Parametric Generation of Subharmonics in a Composite Multiferroic Resonator

Parametric generation of subharmonics in a composite multiferroic resonator is observed and investigated. The resonator has the form of a disk and contains two mechanically coupled layers, one of which is amorphous ferromagnet $\mathrm{Fe}\text{\ensuremath{-}}\mathrm{B}\text{\ensuremath{-}}\mathrm{Si}\text{\ensuremath{-}}\mathrm{C}$ and the other piezoelectric lead zirconate titanate. The resonator is placed inside two planar electromagnetic coils with orthogonal axes. A static magnetic field of 0--100 Oe is applied parallel to the plane of the resonator. The resonator is excited in the frequency range f = 9--10 kHz by either a harmonic magnetic field with an amplitude of up to 5 Oe generated by one of the coils, or a harmonic electric field with an amplitude of up to 500 V/cm applied to the piezoelectric layer.

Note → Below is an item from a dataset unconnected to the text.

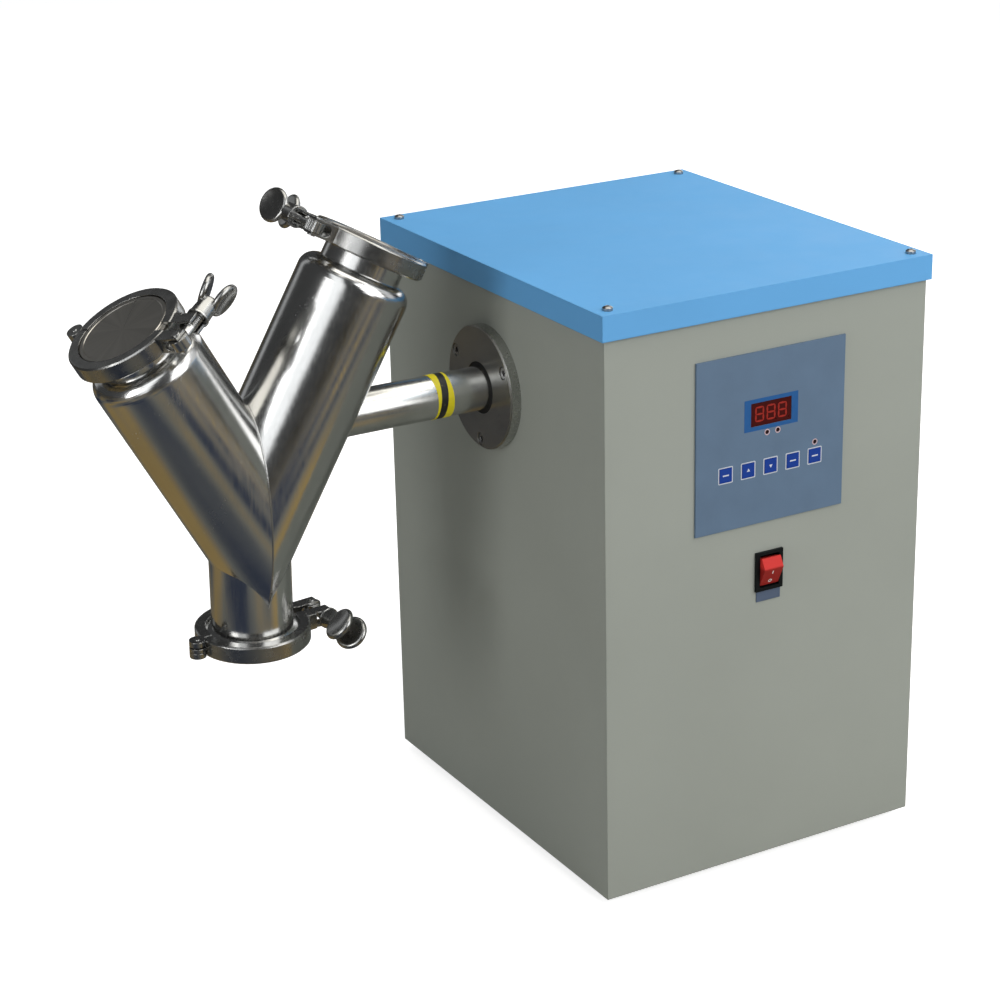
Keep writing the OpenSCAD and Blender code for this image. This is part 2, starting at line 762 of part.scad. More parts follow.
module leg_place(side) {
    translate([drum_x, 0, apex_z]) rotate([0, side * leg_angle, 0]) children();
}

module outlet_place() {
    translate([drum_x, 0, apex_z]) rotate([180, 0, 0]) children();
}

// A leg or the outlet as a solid of revolution, inset by the wall for its hollow
module leg_form(len, inset) {
    start = len - neck_rise - shoulder_r;
    top = len - gasket_t / 2;
    arc_r = shoulder_r - inset;
    rotate_extrude() polygon(concat(
        [[0, -1.2 * leg_r / sin(leg_angle)], [leg_r - inset, -1.2 * leg_r / sin(leg_angle)]],
        [for (a = [0 : 6 : 90]) [neck_r + arc_r * cos(a), start + arc_r * sin(a)]],
        inset > 0
            ? [[neck_r - inset, start + arc_r], [neck_r - inset, top + 1], [0, top + 1]]
            : rim_profile(top)));
}

// The flared rim that a clamp grips
function rim_profile(top) = [
    [neck_r, top - ferrule_t - (cap_r - neck_r) * rim_slope], [cap_r, top - ferrule_t],
    [cap_r, top], [0, top]];

module half_leg(side, len, inset) {
    intersection() {
        leg_place(side) leg_form(len, inset);
        translate([drum_x + side * 250, 0, apex_z]) cube([500, 300, 900], center = true);
    }
}

module outlet_form(inset) {
    top = outlet_len - gasket_t / 2;
    start = 18;
    outlet_place() rotate_extrude() polygon(concat(
        [[0, start - inset], [neck_r - inset, start - inset]],
        inset > 0 ? [[neck_r - inset, top + 1], [0, top + 1]] : rim_profile(top)));
}

module drum_form(inset) {
    union() {
        half_leg(1, inner_leg_len, inset);
        half_leg(-1, outer_leg_len, inset);
        outlet_form(inset);
    }
}

module drum_shell() {
    color([0.8, 0.8, 0.8]) drum_place() difference() {
        drum_form(0);
        drum_form(drum_wall);
    }
}

// Clamps. In a clamp's own frame the neck runs along +Z, the ears point to +X and the bolt to +Y.

module outer_place() { drum_place() leg_place(-1) station(OUTER) children(); }
module inner_place() { drum_place() leg_place(1) station(INNER) children(); }
module outlet_clamp_place() { drum_place() outlet_place() station(OUTLET) children(); }

module station(s) {
    translate([0, 0, s[0]]) rotate([0, 0, s[1]]) children();
}

module turn_over(s) {
    rotate([s[2], 0, 0]) children();
}

module cap() {
    bottom = gasket_t / 2;
    shelf = cap_r - 2.9;
    rotate_extrude() polygon([
        [0, bottom], [cap_r, bottom], [cap_r, bottom + ferrule_t],
        [shelf, bottom + ferrule_t + (cap_r - shelf) * rim_slope],
        [shelf, bottom + cap_t - 0.6], [shelf - 0.6, bottom + cap_t],
        [shelf - 3, bottom + cap_t], [shelf - 3.6, bottom + cap_t - 0.5], [0, bottom + cap_t - 0.5]]);
}

module gasket() {
    difference() {
        translate([0, 0, -gasket_t / 2]) cylinder(r = cap_r - 0.2, h = gasket_t);
        translate([0, 0, -gasket_t]) cylinder(r = neck_r - drum_wall, h = 2 * gasket_t);
    }
}

module clamp_ring() {
    half_w = clamp_w / 2;
    chamfer = 1.2;
    mouth_z = rim_z + clamp_gap / cos(20) - (groove_r - cap_r) * rim_slope;
    lip_z = mouth_z + (groove_r - lip_r) * rim_slope;
    rotate_extrude() polygon([
        [groove_r, -mouth_z], [lip_r, -lip_z], [lip_r, -half_w], [clamp_r - chamfer, -half_w],
        [clamp_r, -half_w + chamfer], [clamp_r, half_w - chamfer], [clamp_r - chamfer, half_w],
        [lip_r, half_w], [lip_r, lip_z], [groove_r, mouth_z]]);
}

module ear_plan(side) {
    near_y = side * ear_gap / 2;
    translate([clamp_r - 4, min(near_y, side * ear_face_y)]) square([bolt_reach + ear_tip - clamp_r, ear_t]);
}

// Half of the ring with its ear, on the side given
module clamp_half_blank(side) {
    half_gap = 0.5;
    union() {
        difference() {
            clamp_ring();
            translate([0, -side * 100 + side * half_gap, 0]) cube([300, 200, 60], center = true);
            translate([clamp_r, 0, 0]) cube([clamp_r, ear_gap, 60], center = true);
        }
        difference() {
            translate([0, 0, -ear_w / 2 + 0.6]) linear_extrude(ear_w - 1.2) ear_plan(side);
            cylinder(r = clamp_r - 1.5, h = 60, center = true);
        }
    }
}

module fork_slot(x0) {
    translate([x0, -50, -fork_gap / 2]) cube([60, 100, fork_gap]);
    translate([x0, 0, 0]) rotate([90, 0, 0]) cylinder(d = fork_gap, h = 100, center = true);
}

module knuckle(z0, z1, r) {
    translate([-hinge_reach, 0, z0]) cylinder(r = r, h = z1 - z0);
}

module clamp_fixed_half() {
    difference() {
        union() {
            clamp_half_blank(-1);
            for (s = [-1, 1]) translate([0, 0, s * knuckle_h]) knuckle(-knuckle_h / 2, knuckle_h / 2, knuckle_r);
        }
        knuckle(-knuckle_h / 2 - knuckle_gap, knuckle_h / 2 + knuckle_gap, knuckle_r + 0.4);
        translate([-hinge_reach, 0, 0]) cylinder(d = hinge_pin_d, h = 60, center = true);
        cylinder(r = groove_r, h = 2 * rim_z, center = true);
        fork_slot(bolt_reach - eye_r - 0.6);
        translate([bolt_reach, pivot_y, 0]) cylinder(d = pivot_pin_d, h = 60, center = true);
    }
}

module clamp_swing_half() {
    difference() {
        union() {
            intersection() {
                clamp_half_blank(1);
                union() {
                    translate([bolt_reach, pivot_y, 0]) cylinder(r = ear_face_r, h = 60, center = true);
                    translate([bolt_reach - washer_r - 1.5 - 100, 0, 0]) cube([200, 3 * clamp_r, 60], center = true);
                }
            }
            knuckle(-knuckle_h / 2, knuckle_h / 2, knuckle_r);
        }
        for (s = [-1, 1]) translate([0, 0, s * knuckle_h])
            knuckle(-knuckle_h / 2 - knuckle_gap, knuckle_h / 2 + knuckle_gap + 1, knuckle_r + 0.4);
        translate([-hinge_reach, 0, 0]) cylinder(d = hinge_pin_d + 2 * run_fit, h = 60, center = true);
        cylinder(r = groove_r, h = 2 * rim_z, center = true);
        fork_slot(bolt_reach - bolt_d / 2 - 1.2);
    }
}

module clamp_pins() {
    translate([-hinge_reach, 0, 0]) cylinder(d = hinge_pin_d, h = clamp_w + 1, center = true);
    translate([bolt_reach, pivot_y, 0]) cylinder(d = pivot_pin_d, h = clamp_w + 0.6, center = true);
}

module swing_bolt() {
    translate([bolt_reach, pivot_y, 0]) difference() {
        union() {
            cylinder(r = eye_r, h = eye_h, center = true);
            rotate([-90, 0, 0]) cylinder(d = bolt_d, h = bolt_end_y - pivot_y - 1);
            rotate([-90, 0, 0]) cylinder(d = bolt_d - 2, h = bolt_end_y - pivot_y);
        }
        cylinder(d = pivot_pin_d + 2 * run_fit, h = 2 * eye_h, center = true);
    }
}

module washer() {
    translate([bolt_reach, washer_y, 0]) rotate([-90, 0, 0]) difference() {
        cylinder(r = washer_r, h = washer_t);
        translate([0, 0, -1]) cylinder(d = bolt_d + 2 * run_fit, h = washer_t + 2);
    }
}

// A round wing with a full-round rim, lying flat, dished on its upper face
module wing() {
    rim_r = wing_d / 2 - wing_t / 2;
    dish_edge_r = rim_r + 0.2;
    dish_r = (dish_edge_r * dish_edge_r + wing_dish * wing_dish) / (2 * wing_dish);
    rotate_extrude() difference() {
        union() {
            translate([0, -wing_t / 2]) square([rim_r, wing_t]);
            translate([rim_r, 0]) circle(d = wing_t);
        }
        translate([0, wing_t / 2 + dish_r - wing_dish]) circle(r = dish_r);
        translate([-wing_d, -wing_t]) square([wing_d, 2 * wing_t]);
    }
}

// In the wing nut's own frame its bolt runs along +Z and its wings stand to either side along X
module wing_nut() {
    hub_r = bolt_d;
    difference() {
        union() {
            cylinder(r1 = hub_r, r2 = hub_r - 0.8, h = nut_len);
            for (s = [-1, 1]) translate([s * wing_spread / 2, 0, wing_rise])
                rotate([0, s * (90 + wing_lean), 0]) wing();
        }
        translate([0, 0, -1]) cylinder(d = bolt_d + 2 * run_fit, h = wing_rise + wing_d);
    }
}

module nut_place(s) {
    translate([bolt_reach, nut_y, 0]) rotate([0, -s[3], 0]) rotate([-90, 0, 0]) children();
}

module steel() { color([0.7, 0.71, 0.72]) children(); }
module cast() { color([0.6, 0.61, 0.62]) children(); }
module rubber() { color([0.9, 0.9, 0.88]) children(); }

cabinet_shell();
base_plate();
top_lid();
lid_screws();
rubber_feet();
bearing_flange();
flange_screws();
shaft_seal();
bearing_housing();
bearing_outer_rings();
drive_belt();
gearbox();
motor();
motor_stand();
speed_drive();
control_board();
display_window();
indicator_lamps();
control_panel();
rocker_bezel();
switch_label();
power_inlet();
inlet_pins();
fuse_drawer();
rocker();
key(1);  // key_1
key(2);  // key_2
key(3);  // key_3
key(4);  // key_4
key(5);  // key_5
small_pulley();
drive_shaft();
bearing_inner_rings();
large_pulley();
marking_tape();
drum_shell();
outer_place() steel() cap();  // outer_cap
outer_place() rubber() gasket();  // outer_gasket
outer_place() turn_over(OUTER) cast() clamp_fixed_half();  // outer_clamp_fixed_half
outer_place() turn_over(OUTER) cast() clamp_swing_half();  // outer_clamp_swing_half
outer_place() turn_over(OUTER) steel() clamp_pins();  // outer_clamp_pins
outer_place() turn_over(OUTER) steel() swing_bolt();  // outer_swing_bolt
outer_place() turn_over(OUTER) steel() washer();  // outer_washer
outer_place() turn_over(OUTER) nut_place(OUTER) cast() wing_nut();  // outer_wing_nut
inner_place() steel() cap();  // inner_cap
inner_place() rubber() gasket();  // inner_gasket
inner_place() turn_over(INNER) cast() clamp_fixed_half();  // inner_clamp_fixed_half
inner_place() turn_over(INNER) cast() clamp_swing_half();  // inner_clamp_swing_half
inner_place() turn_over(INNER) steel() clamp_pins();  // inner_clamp_pins
inner_place() turn_over(INNER) steel() swing_bolt();  // inner_swing_bolt
inner_place() turn_over(INNER) steel() washer();  // inner_washer
inner_place() turn_over(INNER) nut_place(INNER) cast() wing_nut();  // inner_wing_nut
outlet_clamp_place() steel() cap();  // outlet_cap
outlet_clamp_place() rubber() gasket();  // outlet_gasket
outlet_clamp_place() cast() clamp_fixed_half();  // outlet_clamp_fixed_half
outlet_clamp_place() cast() clamp_swing_half();  // outlet_clamp_swing_half
outlet_clamp_place() steel() clamp_pins();  // outlet_clamp_pins
outlet_clamp_place() steel() swing_bolt();  // outlet_swing_bolt
outlet_clamp_place() steel() washer();  // outlet_washer
outlet_clamp_place() nut_place(OUTLET) cast() wing_nut();  // outlet_wing_nut
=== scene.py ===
"""Looks of a bench powder mixer: a V-shaped steel drum on a shaft beside a blue-lidded cabinet."""

import math

import bmesh
import bpy
from mathutils import Euler, Matrix, Vector


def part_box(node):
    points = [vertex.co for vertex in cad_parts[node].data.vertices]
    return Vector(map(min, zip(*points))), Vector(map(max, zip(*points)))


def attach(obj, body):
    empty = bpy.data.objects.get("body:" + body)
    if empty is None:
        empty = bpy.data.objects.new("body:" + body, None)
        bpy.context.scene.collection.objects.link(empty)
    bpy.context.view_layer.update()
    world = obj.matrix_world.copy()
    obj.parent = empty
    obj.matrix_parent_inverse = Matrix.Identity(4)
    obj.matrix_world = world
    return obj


bl_info = {
    "name": "Bench powder mixer",
    "version": (1, 0, 0),
    "blender": (4, 5, 0),
    "location": "View3D > Sidebar > Mixer",
    "description": "Dresses the packed frame of a bench powder mixer with its finishes and small pieces",
    "category": "Object",
}

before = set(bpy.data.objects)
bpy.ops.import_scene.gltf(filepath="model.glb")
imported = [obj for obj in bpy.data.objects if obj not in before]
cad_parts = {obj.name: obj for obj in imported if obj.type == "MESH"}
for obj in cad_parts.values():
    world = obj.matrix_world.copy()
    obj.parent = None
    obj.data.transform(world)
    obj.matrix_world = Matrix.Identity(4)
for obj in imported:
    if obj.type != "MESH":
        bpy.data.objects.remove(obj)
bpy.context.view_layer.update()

MM = 0.001


def middle_of(node):
    """The middle of a node's box."""
    low, high = (Vector(v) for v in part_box(node))
    return (low + high) / 2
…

When the pump field is above a certain threshold, generation of a subharmonic of half-frequency (f/2) is observed for three different excitation methods. The first two employed either the direct magnetoelectric effect or the converse magnetoelectric effect, while in the third a transformer system is utilized. The subharmonic is generated in a limited range of pump frequencies and its amplitude is a nonlinear function of both the pump-field amplitude and the strength of static magnetic field. A theory of parametric generation of the subharmonic in a multiferroic resonator is developed, taking into account the magnetoacoustic nonlinearity of the ferromagnetic layer of the structure and excitation of acoustic resonances near the pump and subharmonic frequencies. The theory qualitatively describes the main characteristics of the subharmonic generation.